When Moloch has already sunk his teeth deep into the former norm, when the line is being trampled every day by millions of people, the calculus is completely different. At that point, trying to robotically apply the harsh punishment to every single person who crosses the line trivially creates far more suffering than would be strictly necessary to prevent the greater evil (because the very harsh punishment on the books was arrived at in large part as a matter of deterrence, and the deterrence angle is now moot because everybody's doing it anyway). You need to go back to the drawing board and figure out the least-painful way to right the ship ASAP, not fixate on what the deterrent punishment would have been in a world where hardly anyone crossed the line.

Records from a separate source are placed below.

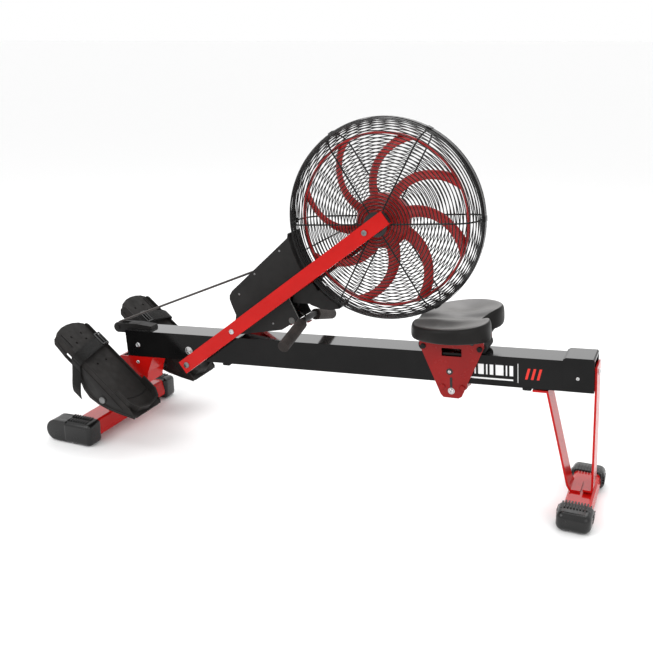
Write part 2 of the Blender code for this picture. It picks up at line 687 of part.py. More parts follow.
def make_cage():
    """Two wire guards, with fewer rings than the finished surface shows."""
    for word, side in (("near", -1), ("far", 1)):
        plate_y = side * (CAGE_HALF - 0.001)
        plate = lathe_mesh([(AXLE_RADIUS + GAP, plate_y - side * 0.003), (0.042, plate_y - side * 0.003),
                            (0.042, plate_y + side * 0.0015), (AXLE_RADIUS + GAP, plate_y + side * 0.0015)],
                           32, closed_loop=True)
        cage = at_hub(plate, "cage_" + word)
        for i in range(CAGE_SPOKES):
            angle = CAGE_TURN + 2 * pi * i / CAGE_SPOKES
            join(cage, at_hub(spoke_mesh(angle, side, 0.0024)))
        for k in range(CAGE_RINGS):
            radius = 0.085 + (CAGE_FLAT + 0.035 - 0.085) * k / (CAGE_RINGS - 1)
            join(cage, at_hub(ring_mesh(radius, side * cage_profile(radius), CAGE_WIRE)))
        rim_y = side * 0.0040
        rim = lathe_mesh([(CAGE_RADIUS - 0.006, rim_y - side * 0.0035), (CAGE_RADIUS, rim_y - side * 0.0035),
                          (CAGE_RADIUS, rim_y + side * 0.0035), (CAGE_RADIUS - 0.006, rim_y + side * 0.0035)],
                         48, closed_loop=True)
        join(cage, at_hub(rim))


def make_cage_rim():
    """The band that closes the two guards' edges, with its six clips."""
    inner = CAGE_RADIUS + GAP
    outer = inner + 0.0015
    band = lathe_mesh([(inner, -0.008), (outer, -0.008), (outer, 0.008), (inner, 0.008)], 48, closed_loop=True)
    rim = at_hub(band, "cage_rim", "moulded")
    for i in range(CAGE_SPOKES):
        angle = CAGE_TURN + 2 * pi * i / CAGE_SPOKES
        frame = Matrix.Translation((HUB_X, 0.0, HUB_Z)) @ Matrix.Rotation(-angle, 4, "Y")
        clip = slab("tool", (outer - 0.001, -0.010, -0.008), (outer + 0.003, 0.010, 0.008), "moulded", frame,
                    bevel=0.0010)
        join(rim, clip)


def blade_mesh(angle, steps=7):
    """A swept fan blade: a thin plate curving clockwise from the hub to the outer ring."""
    bm = bmesh.new()
    rows = []
    for k in range(steps + 1):
        f = k / steps
        radius = FAN_HUB - 0.006 + (WHEEL_RING - 0.001 - FAN_HUB + 0.006) * f
        sweep = angle - radians(52) * f ** 1.6
        half_chord = 0.016 + 0.003 * sin(pi * f)
        spread = half_chord / radius
        row = []
        for turn, y in ((-spread, -FAN_HALF), (spread, FAN_HALF)):
            for offset in (-0.0012, 0.0012):
                a = sweep + turn + offset / radius
                row.append(bm.verts.new((radius * cos(a), FAN_Y + y, radius * sin(a))))
        rows.append([row[0], row[1], row[3], row[2]])
    for a, b in zip(rows, rows[1:]):
        for i in range(4):
            j = (i + 1) % 4
            bm.faces.new((a[i], a[j], b[j], b[i]))
    bm.faces.new(list(reversed(rows[0])))
    bm.faces.new(rows[-1])
    return bm


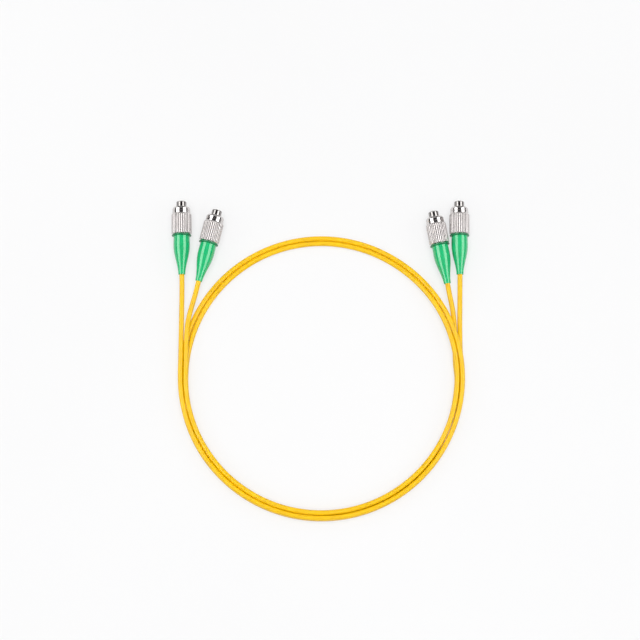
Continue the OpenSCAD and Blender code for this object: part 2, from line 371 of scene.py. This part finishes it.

We are here now: taking Blue's pawns off the board, in a fashion meant to ensure that, when Blue again calls for more pawns, less of them show up (Blue media is doing a great job of over-reporting the dangers here). Would you prefer Red go after Blue directly?
Hence the physical removals, hence the [so far, only claimed] attempts to stabilize the nations from which they come.
This is robotically applying the harsh punishment to the people who trafficked those humans (the greater evil in this case, at least from Red's perspective)- or at least, what Blue perceives as a harsh punishment despite it being objectively pretty lenient. Blue has to see on the news more of their pets being deleted, and whining about being afraid they'll be removed, every single day. They have to listen to their peers cry that It's So Over and marinate in their own hysterics about the end of Our Democracy. Some of them get so angry about this that they try to run over cops.
As for "but it's a human rights disaster", Blue has no leg to stand on here- they could have compromised for an amnesty properly but refused to, so clearly they don't care about their pets' rights beyond their usefulness as pets.
Ironically, that's the best way to criticize this event- using a human shield to cover hurting the outgroup, then striking back under "self-defense" when the outgroup decides they care as much about the life of the human shield as the ingroup did.